Tanner, or others, can you tell me if what I am doing should also work, or if i am just getting lucky that it is currently working?

Upvotes: 2

Views: 5558

Answers (2)

Tanner Sansbury
Tanner Sansbury

Reputation: 51891

The fundamental part of the question is about serializing and deserializing collections.

Without controlling the compiler and architectures of both the server and client, sending raw structures is typically unsafe as the byte representation may differ between systems. While the compiler and architecture are the same in this specific case, the #pragma pack(1) is irrelevant as WAVEFORM_DATA_STRUCT is not being written as raw memory to the socket. Instead, a multiple buffers of memory are provided for a gathering write operation.
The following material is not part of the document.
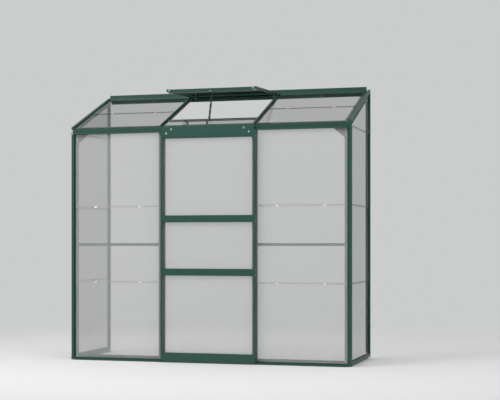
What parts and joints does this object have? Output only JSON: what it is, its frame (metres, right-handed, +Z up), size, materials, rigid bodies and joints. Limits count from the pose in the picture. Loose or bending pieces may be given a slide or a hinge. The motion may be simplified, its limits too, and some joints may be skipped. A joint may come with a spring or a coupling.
{
  "type": "lean to greenhouse",
  "caption": "Lean-to greenhouse of coated aluminium bars and glass that stands against a wall, with a sliding door on overhead wheels and a propped roof vent.",
  "frame": {"origin": "centre of the footprint on the ground, halfway between the door's face and the wall", "axes": "+Z up, +Y towards the wall that it leans on, +X to the right of someone who faces the door"},
  "size_m": [1.93, 0.69, 1.856],
  "materials": {
    "frame_green": "dark green powder coat on extruded aluminium, satin",
    "stay_green": "dark green powder coat on flat bar",
    "glass": "3 mm horticultural glass, ground edges",
    "zinc_steel": "bright zinc plate",
    "spring_steel": "stainless spring strip",
    "wheel_nylon": "black moulded nylon",
    "guide_nylon": "black moulded nylon"
  },
  "bodies": {
    "frame": {"corner_post_left": "frame_green", "corner_post_right": "frame_green", "eave_beam": "frame_green", "frame_bolts": "zinc_steel", "front_bar_left": "frame_green", "front_bar_right": "frame_green", "front_brace_left": "frame_green", "front_brace_right": "frame_green", "front_pane_lower_left": "glass", "front_pane_lower_right": "glass", "front_pane_middle_left": "glass", "front_pane_middle_right": "glass", "front_pane_upper_left": "glass", "front_pane_upper_right": "glass", "front_sill": "frame_green", "gable_panes_left": "glass", "gable_panes_right": "glass", "gable_rafter_left": "frame_green", "gable_rafter_right": "frame_green", "gusset_left": "frame_green", "gusset_right": "frame_green", "lap_clips": "spring_steel", "roof_bar_left": "frame_green", "roof_bar_right": "frame_green", "roof_middle_pane": "glass", "roof_pane_lower_left": "glass", "roof_pane_lower_right": "glass", "roof_pane_upper_left": "glass", "roof_pane_upper_right": "glass", "side_sill_left": "frame_green", "side_sill_right": "frame_green", "stay_pegs": "stay_green", "vent_sill": "frame_green", "wall_plate": "frame_green", "wall_post_left": "frame_green", "wall_post_right": "frame_green"},
    "door": {"door_bottom_rail": "frame_green", "door_guides": "guide_nylon", "door_header": "frame_green", "door_lower_rail": "frame_green", "door_pane_bottom": "glass", "door_pane_middle": "glass", "door_pane_top": "glass", "door_screws": "zinc_steel", "door_stile_left": "frame_green", "door_stile_right": "frame_green", "door_top_rail": "frame_green", "door_upper_rail": "frame_green", "wheel_axles": "zinc_steel"},
    "wheel_left": {"door_wheel_left": "wheel_nylon"},
    "wheel_right": {"door_wheel_right": "wheel_nylon"},
    "vent": {"vent_front_rail": "frame_green", "vent_hinge_rail": "frame_green", "vent_pane": "glass", "vent_side_rail_left": "frame_green", "vent_side_rail_right": "frame_green", "stay_bracket": "stay_green"},
    "stay": {"vent_stay": "stay_green"}
  },
  "joints": [
    {"name": "door_slide", "type": "slide", "parent": "frame", "child": "door", "axis": [1, 0, 0], "range_m": [-0.6, 0.6]},
    {"name": "wheel_left_spin", "type": "hinge", "parent": "door", "child": "wheel_left", "pos_m": [-0.236, -0.315, 1.534], "axis": [0, 1, 0], "range_deg": [-2720, 2720]},
    {"name": "wheel_right_spin", "type": "hinge", "parent": "door", "child": "wheel_right", "pos_m": [0.262, -0.315, 1.534], "axis": [0, 1, 0], "range_deg": [-2720, 2720]},
    {"name": "vent_hinge", "type": "hinge", "parent": "frame", "child": "vent", "pos_m": [0, 0.307, 1.831], "axis": [1, 0, 0], "range_deg": [0, 20.3]},
    {"name": "stay_fold", "type": "hinge", "parent": "vent", "child": "stay", "pos_m": [-0.005, -0.17983, 1.7901], "axis": [1, 0, 0], "range_deg": [0, 81.3]}
  ],
  "couplings": [
    {"joint": "wheel_left_spin", "follows": "door_slide", "rad_per_m": 78.74},
    {"joint": "wheel_right_spin", "follows": "door_slide", "rad_per_m": 78.74},
    {"joint": "stay_fold", "follows": "vent_hinge", "ratio": 4}
  ]
}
boost::array<boost::asio::mutable_buffer,2> buffer = {{
  boost::asio::buffer(&waveformPacket->numWaveforms, ...), // &numWaveforms
  boost::asio::buffer(waveformPacket->waveforms)           // &waveforms[0]
}};

There are various tools to help with serializing data structures, such as Protocol Buffers.


The code below will demonstrate the basics for serializing a data structure for network communication. To simplify the code and explanation, I have chosen to focus on serialization and deserialization, rather than writing and reading from the socket. Another example located below this section will show more of a raw approach, that assumes the same compiler and architecture.

Starting with a basic foo type:

struct foo
{
  char a;
  char b;
  boost::uint16_t c;
};

It can be determined that the data can be packed into 4 total bytes. Below is one possible wire reprensetation:

0        8       16       24       32
|--------+--------+--------+--------|
|   a    |   b    |        c        |
'--------+--------+--------+--------'

With the wire representation determined, two functions can be used to serialize (save) a foo object to a buffer, and another can be used to deserialize (load) foo from a buffer. As foo.c is larger than a byte, the functions will also need to account for endianness. I opted to use the endian byte swapping functions in the Boost.Asio detail namespace for some platform neutrality.

/// @brief Serialize foo into a network-byte-order buffer.
void serialize(const foo& foo, unsigned char* buffer)
{
  buffer[0] = foo.a;
  buffer[1] = foo.b;

  // Handle endianness.
  using ::boost::asio::detail::socket_ops::host_to_network_short;
  boost::uint16_t c = host_to_network_short(foo.c);
  std::memcpy(&buffer[2], &c, sizeof c);
}

/// @brief Deserialize foo from a network-byte-order buffer.
void deserialize(foo& foo, const unsigned char* buffer)
{
  foo.a = buffer[0];
  foo.b = buffer[1];

  // Handle endianness.
  using ::boost::asio::detail::socket_ops::network_to_host_short;
  boost::uint16_t c;
  std::memcpy(&c, &buffer[2], sizeof c);
  foo.c = network_to_host_short(c);
}

With the serialization and deserialization done for foo, the next step is to handle a collection of foo objects. Before writing the code, the wire representation needs to be determine. In this case, I have decided to prefix a sequence of foo elements with a 32-bit count field.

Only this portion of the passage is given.